“Redeeming Love” Published
According to the correspondent of the Iran Book News Agency (IBNA), Camilo Castelo states in the preface to ‘Redeeming Love’: ‘A reader will turn two hundred pages of this book, but will find no trace of happy love or a good example, or if they do, it will be very faint and fleeting.
Three sections of this novel describe the misfortunes of ill-fated love. Therefore, a critic, who is an expert in titling works, if they were to question the suitability of this work’s title, might find fault and argue that pure love, meaning redeeming love, arrives late to erase the effects of impure love, namely evil love, from the mind.

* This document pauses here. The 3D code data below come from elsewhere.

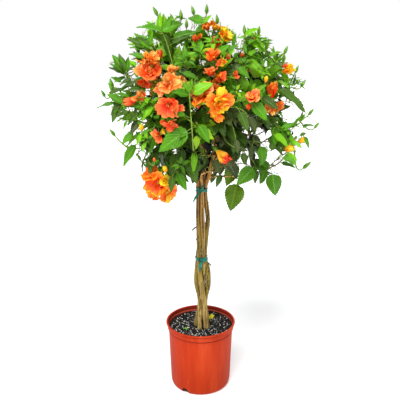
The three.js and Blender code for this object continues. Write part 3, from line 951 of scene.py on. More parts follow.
def root_in_stem(point):
    """A fifth of the way to a bough's foot from the nearest stem's middle line, a little lower."""
    z = point[2] - 0.004
    middles = [np.append(at_height(centres, z), z) for centres, _ in stems.values()]
    nearest = min(middles, key=lambda middle: np.linalg.norm(middle - point))
    return nearest + (point - nearest) * 0.2


BOUGH_STEPS = 34
BOUGH_BARK_SIDES = 14


def make_boughs():
    """Each bough runs from inside its stem through its node's ring centres; returns its end and heading."""
    ends = []
    for number, name in enumerate(BOUGH_NAMES):
        centres, radii = rings_of(name, BOUGH_SIDES)
        if radii[0] < radii[-1]:
            centres, radii = centres[::-1], radii[::-1]
        start = root_in_stem(centres[0])
        path = np.concatenate([[start], centres])
        path = path + 0.0015 * np.stack([waves(path, 60, 90 + number + i) for i in range(3)], 1)
        path[0] = start
        t = np.linspace(0, len(path) - 1, BOUGH_STEPS)
        fine = eased(path, BOUGH_STEPS, 3)
        radius = np.interp(t, np.arange(len(path)), np.concatenate([[radii[0] * 1.35], radii]))
        shape = Shape()
        angle = np.arange(BOUGH_BARK_SIDES) * TURN / BOUGH_BARK_SIDES
        relief = 0.0002 * np.sin(4 * angle + 40 * t[:, None] / BOUGH_STEPS)
        relief = relief + 0.0003 * waves(fine, 260, 120 + number)[:, None]
        tube(shape, fine, radius, BOUGH_BARK_SIDES, relief)
        put(f"{name}_bark", shape, "bark_stem_back", [name])
        ends.append((fine[-1], unit(fine[-1] - fine[-4]), radii[-1]))
    return ends


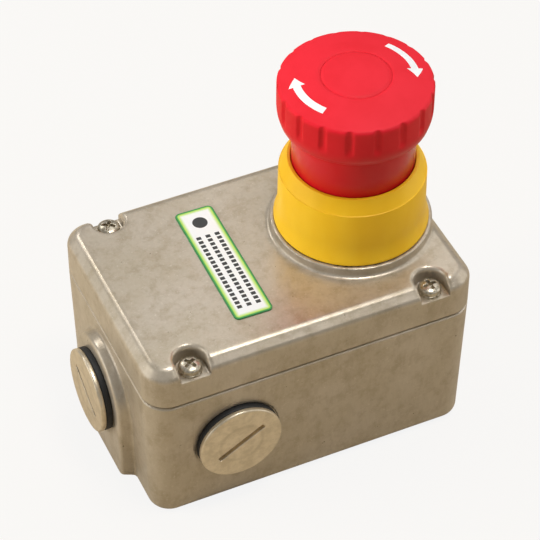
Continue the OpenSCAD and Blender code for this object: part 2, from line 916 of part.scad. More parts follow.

In humble response, I say: “Redeeming love,” in many hidden cases, is a love that tortures and disgraces. It is then that sound reason reminds one of the heart’s ugliness and humiliation. Conscience is revived, and the purified heart gains strength to accept a blameless, flawless, and honorable love. Just like calm bays situated beyond mountainous waves; those very waves that throw out the body of a shipwreck survivor clinging to a plank. If it weren’t for the storm’s impact, that shipwreck survivor would perish in the deep sea. In fact, the storm saves them.
Also, happiness is in the form of a short and concise story, summarized in a few pages. Happiness is a brief and fleeting dream, but its boundless epics must be sought in the inner, unspoken feeling of consciousness. In contrast, misfortune knows no bounds for experience and imagination.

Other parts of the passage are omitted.